Пародийный характер подчеркивается вздорностью сюжета; задумчивая спенсерова строфа усиливает сатирическую направленность поэмы. Исследователи единодушны в интерпретации объектов этой сатиры — в их роли оказываются многие литературные знаменитости тех лет. Император Эльфинан изображает Байрона, которого Китс, как мы видели, не любил и не уважал. Доказательством служит строфа, представляющая прямую пародию на строки Байрона к жене («Прости»). Чародей Хем соединяет черты Лэма и Хента, дружбу которого с Байроном Китс, вероятно, не одобрял. Раб императора Эбан, по-видимому, заключает в себе намек на Хэзлитта, соединяя, как его прототип, способности к сокрушительной инвективе с болезненной застенчивостью[94]
. В образе Крафтиканто сочетаются Вордсворт и Саути — они оба фигурировали в приведенном выше списке антипатий Китса. Он не вполне одобрил пародию своего друга Рейнольдса на поэму Вордсворта «Питер Белл», но использовал некоторые ее приемы, когда полгода спустя в исключительно трудных обстоятельствах, с упорством отчаяния писал «Колпак с бубенцами»[95].Смеялся Китс и над самим собой, над «простодушной чувствительностью», о которой еще раньше говорил в связи с «Изабеллой». Возлюбленной императора он даже дал имя героини своей неоконченной поэмы «Канун святого Марка». Несмотря на отдельные поэтические строфы, фрагмент свидетельствует больше о намерениях, чем об осуществлении. Любопытно проявляются здесь вкусы автора и его стремление участвовать в литературной жизни.
Китс не раз заявлял в последний год жизни, что лелеет честолюбивую мечту произвести революцию в театре, в драматургии. Здесь он надеялся найти свое подлинное призвание — писать о людях, их страстях и муках. Но Китс сам чувствовал, что не готов для этого. Дело, конечно, не только в его субъективной незрелости. К созданию объективной трагедии не была готова его эпоха. Недаром на этом поприще у романтиков больше всего крушений. Удачи Байрона, его мистерии, — монодрамы, в сущности поэмы; «Ченчи» написаны Шелли по образцу шекспировских пьес. Так же решил действовать и Китс, но его зависимость от них оказывается формальной и внешней. Он стремится воспроизвести свойственное им богатство образов и некоторые из них, вместе с отдельными ситуациями, заимствует из драм Шекспира.
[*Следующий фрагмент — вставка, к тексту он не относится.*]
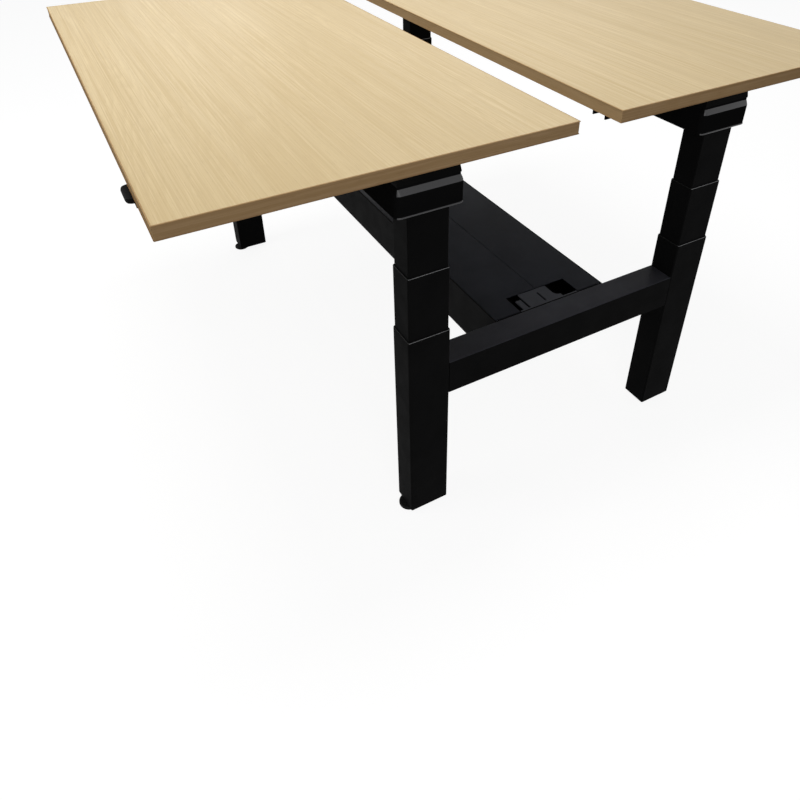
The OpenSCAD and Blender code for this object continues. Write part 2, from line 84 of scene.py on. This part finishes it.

Слабость пьесы ни в чем так ясно не сказывается, как в неорганичности ее сочетаний: архаизмы и поэтизмы появляются вместе с неологизмами и прозаизмами; сильные страсти приданы натурам слабым; пылкие монологи произносятся героями, неспособными к энергичному действию и напоминающими марионеток. Пестрота событий не подчинена единому замыслу. На каждом шагу чувствуется недостаточный душевный опыт, преобладание «книжных» источников над жизненными впечатлениями, неумение создавать характеры.
В одном из писем к издателю Китс со свойственным ему самокритическим чувством писал: «Моего весьма незначительного драматургического искусства, вероятно, хватит на поэму, как бы скверно оно ни выглядело в драме. Я хотел бы распространить колорит «Кануна святой Агнесы» на поэму, в которой характеры и чувства были бы достаточно рельефны для такого фона» (would be the figures to such drapery — KL, 440, 17.11.1819).
Очевидно, что Китс анализировал себя и свое творчество с поразительной ясностью. Выход к объективному шекспировскому искусству — такому, которое вместило бы все горе мира, — для него, по-видимому, был невозможен не только из-за смертельной болезни, но и потому, что выход этот лежал за пределами последовательно романтической эстетики. Страстно искали его Байрон и Шелли и тоже лишь частично обрели его к концу жизни. Как бы ни были различны их поиски по своему характеру, они сходны по общему направлению. Все трое хотят отделаться от самих себя и стремятся к сверхличной объективности; все трое мечтают о трагедии и не вполне достигают цели; все трое обращаются к пародии и сатире; все трое нащупывают путь к искусству, восторжествовавшему лет на 15–20 позже под знаменем реализма; все трое, пусть в разной степени, способствовали этому торжеству. Разумеется, Байрон был дальше от Шелли и Китса, чем они друг от друга, и преуспел в том, в чем они терпели неудачу, — например, в сатире. Но они пошли дальше его в лирике, в поэтической конкретности наблюдения, в обновлении языка поэзии и в расширении выразительных возможностей, нужных для того, чтобы постигнуть изменчивую, противоречивую действительность. Опережая свое время, как это и свойственно подлинному творческому гению, все они были обречены на частичные поражения. Но самые поражения оказывались прозрениями.